SOURCE DATA

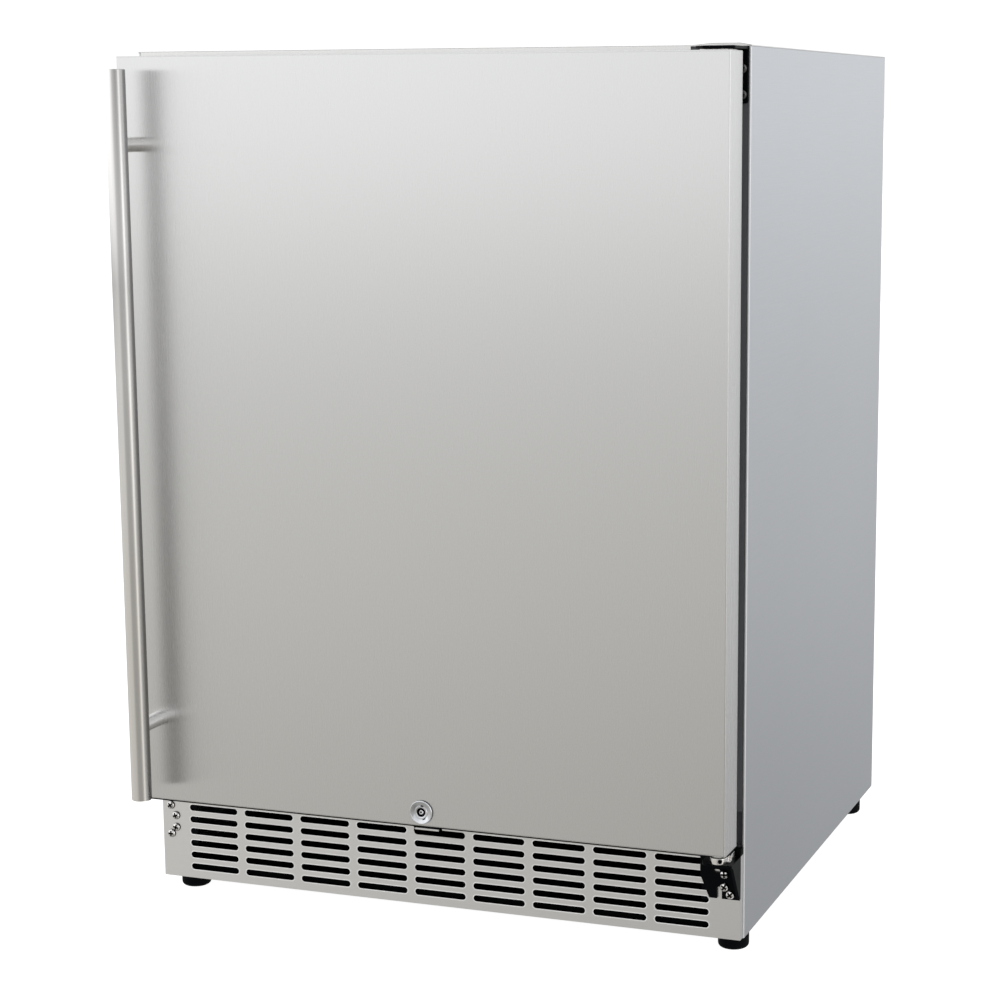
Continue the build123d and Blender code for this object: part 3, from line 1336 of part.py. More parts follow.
with BuildPart() as refrigerant_lines:
    for places in (discharge_line, liquid_line, suction_line):
        with BuildLine():
            route = FilletPolyline(*places, radius=tube_bend)
        with BuildSketch(Plane(origin=route @ 0, z_dir=route % 0)):
            Circle(tube_diameter / 2)
        sweep()
    with Locations(Location(((drier_left_x + drier_right_x) / 2, line_y, liquid_z), (0, 90, 0))):
        Cylinder(drier_diameter / 2, drier_length)
save(refrigerant_lines, "refrigerant_lines")
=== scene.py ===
import json
from math import atan2, copysign, cos, degrees, hypot, pi, radians, sin, tau

import bmesh
import bpy
from bpy.props import FloatProperty, FloatVectorProperty, IntProperty, PointerProperty
from bpy.types import Operator, Panel, PropertyGroup
from mathutils import Matrix, Vector


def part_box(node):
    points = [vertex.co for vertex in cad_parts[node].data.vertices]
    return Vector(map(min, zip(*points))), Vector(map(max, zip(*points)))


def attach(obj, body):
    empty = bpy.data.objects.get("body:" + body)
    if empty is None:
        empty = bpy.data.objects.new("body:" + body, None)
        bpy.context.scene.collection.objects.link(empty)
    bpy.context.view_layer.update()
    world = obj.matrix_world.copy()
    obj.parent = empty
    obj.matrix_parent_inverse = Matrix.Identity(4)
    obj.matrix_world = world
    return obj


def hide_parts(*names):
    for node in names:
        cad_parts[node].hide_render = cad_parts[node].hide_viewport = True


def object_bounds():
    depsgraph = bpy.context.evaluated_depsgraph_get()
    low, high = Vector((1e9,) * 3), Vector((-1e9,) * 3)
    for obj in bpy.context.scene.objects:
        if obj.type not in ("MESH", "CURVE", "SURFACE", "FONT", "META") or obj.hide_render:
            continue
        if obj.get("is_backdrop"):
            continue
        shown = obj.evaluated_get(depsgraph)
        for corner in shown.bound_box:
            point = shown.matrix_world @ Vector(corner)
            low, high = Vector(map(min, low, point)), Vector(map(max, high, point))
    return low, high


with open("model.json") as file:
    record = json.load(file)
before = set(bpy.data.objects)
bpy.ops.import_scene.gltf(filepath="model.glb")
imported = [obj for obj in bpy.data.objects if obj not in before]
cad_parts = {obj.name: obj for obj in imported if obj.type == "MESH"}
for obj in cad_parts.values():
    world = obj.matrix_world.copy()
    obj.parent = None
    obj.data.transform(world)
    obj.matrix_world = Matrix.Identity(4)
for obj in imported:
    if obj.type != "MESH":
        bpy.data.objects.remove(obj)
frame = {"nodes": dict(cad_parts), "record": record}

bl_info = {
    "name": "Undercounter Refrigerator Finish",
    "version": (1, 0, 0),
    "blender": (4, 5, 0),
    "location": "View3D > Sidebar > Refrigerator",
    "description": "Dresses the framed undercounter refrigerator in finished pieces, materials and a studio",
    "category": "Object",
}

MM = 0.001
CAD_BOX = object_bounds()
MERGE = 0.001 * MM
EDGE_SLACK = 0.05 * MM
SEAT_GAP = 0.1 * MM             # left between a visual piece and what it lies on
SHARP_CORNER = radians(30)
ARC_STEPS = 3                   # flats of a small rounding in a spun outline
DIAL_MARKS = 8
BODY_OF = {node: body for body, nodes in frame["record"]["behaviour"]["bodies"].items() for node in nodes}
SLOT_OF = {part["node"]: part["material_slot"] for part in frame["record"]["subparts"]}
PAINTED_SHADE = "recess"               # face attribute: 1 where shade is painted in: sockets, keyways, the seam under the top lip, shaded sides
CUT_EDGE_AND_HIGHLIGHT = "rim"                     # face attribute: 1 where a lighter matte cut-edge tone goes on, which also paints in highlight lines
PAINTED_BAR_SHADE = "dulled"               # point attribute: 1 where shade is painted on a bar, on its flank towards the door and up its front
HEM_CUT_AND_HIGHLIGHT, BEAD_HIGHLIGHT, DOOR_SIDE_PAINTED_LIGHT = 0.4, 0.6, 0.08       # how far each gets the lighter cut-edge tone and painted highlight
SEAM_PAINTED_SHADE = 0.9               # how much painted shade the seam under the top sheet's lip gets


def length(name, description, default):
    """A size that a user may change, in metres."""
    return FloatProperty(name=name, description=description, default=default, min=0.0, precision=5,
                         subtype="DISTANCE", unit="LENGTH")


def turn(name, description, default):
    """An angle that a user may change, given here in degrees."""
    return FloatProperty(name=name, description=description, default=radians(default), subtype="ANGLE",
                         unit="ROTATION")


def colour(name, description, default):
    """A linear colour that a user may change."""
    return FloatVectorProperty(name=name, description=description, default=default, size=3, min=0.0, max=1.0,
                               subtype="COLOR")


# ---- sizes and colours ----
class BodyworkSizes(PropertyGroup):
    sheet_break: length("Sheet edge", "Radius left on a cut edge of sheet steel", 0.25 * MM)
    slot_bead: length("Slot bead", "Width of the bead round a grille slot", 0.85 * MM)
    side_sheet: length("Side sheet", "Thickness of the side sheets", 1.0 * MM)
    # the base seals are black; they close the gap by the side sheets and paint in its shade
    shade_seal_width: length("Seal width", "Reach of the base seals over the pan", 3.0 * MM)
    shade_seal_height: length("Seal height", "Height of the base seals", 9.0 * MM)
    shade_seal_setback: length("Seal setback", "Gap at the ends of the base seals", 4.0 * MM)
    pad_width: length("Corner pad width", "Width of the pad by the lower hinge", 6.0 * MM)
    pad_depth: length("Corner pad depth", "Reach of the pad behind the grille's face", 7.0 * MM)
    plate_break: length("Plate edge", "Radius on the edges of the hinge plates", 0.45 * MM)
    moulding_break: length("Moulding edge", "Radius on the edges of moulded plastic", 0.8 * MM)
    hem_break: length("Hem edge", "Radius on the side sheets' front edges", 0.45 * MM)
    tray_break: length("Bin edge", "Radius on the rims of the door bins", 0.5 * MM)
    smooth_angle: turn("Smooth angle", "Largest angle that is shaded smooth", 38)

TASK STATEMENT
Take the listing above and repeat exactly the lines from the one containing "with Locations(Location(((drier_left_x +" through the one containing "before = set(bpy.data.objects)", both included.

TASK RESPONSE
    with Locations(Location(((drier_left_x + drier_right_x) / 2, line_y, liquid_z), (0, 90, 0))):
        Cylinder(drier_diameter / 2, drier_length)
save(refrigerant_lines, "refrigerant_lines")
=== scene.py ===
import json
from math import atan2, copysign, cos, degrees, hypot, pi, radians, sin, tau

import bmesh
import bpy
from bpy.props import FloatProperty, FloatVectorProperty, IntProperty, PointerProperty
from bpy.types import Operator, Panel, PropertyGroup
from mathutils import Matrix, Vector


def part_box(node):
    points = [vertex.co for vertex in cad_parts[node].data.vertices]
    return Vector(map(min, zip(*points))), Vector(map(max, zip(*points)))


def attach(obj, body):
    empty = bpy.data.objects.get("body:" + body)
    if empty is None:
        empty = bpy.data.objects.new("body:" + body, None)
        bpy.context.scene.collection.objects.link(empty)
    bpy.context.view_layer.update()
    world = obj.matrix_world.copy()
    obj.parent = empty
    obj.matrix_parent_inverse = Matrix.Identity(4)
    obj.matrix_world = world
    return obj


def hide_parts(*names):
    for node in names:
        cad_parts[node].hide_render = cad_parts[node].hide_viewport = True


def object_bounds():
    depsgraph = bpy.context.evaluated_depsgraph_get()
    low, high = Vector((1e9,) * 3), Vector((-1e9,) * 3)
    for obj in bpy.context.scene.objects:
        if obj.type not in ("MESH", "CURVE", "SURFACE", "FONT", "META") or obj.hide_render:
            continue
        if obj.get("is_backdrop"):
            continue
        shown = obj.evaluated_get(depsgraph)
        for corner in shown.bound_box:
            point = shown.matrix_world @ Vector(corner)
            low, high = Vector(map(min, low, point)), Vector(map(max, high, point))
    return low, high


with open("model.json") as file:
    record = json.load(file)
before = set(bpy.data.objects)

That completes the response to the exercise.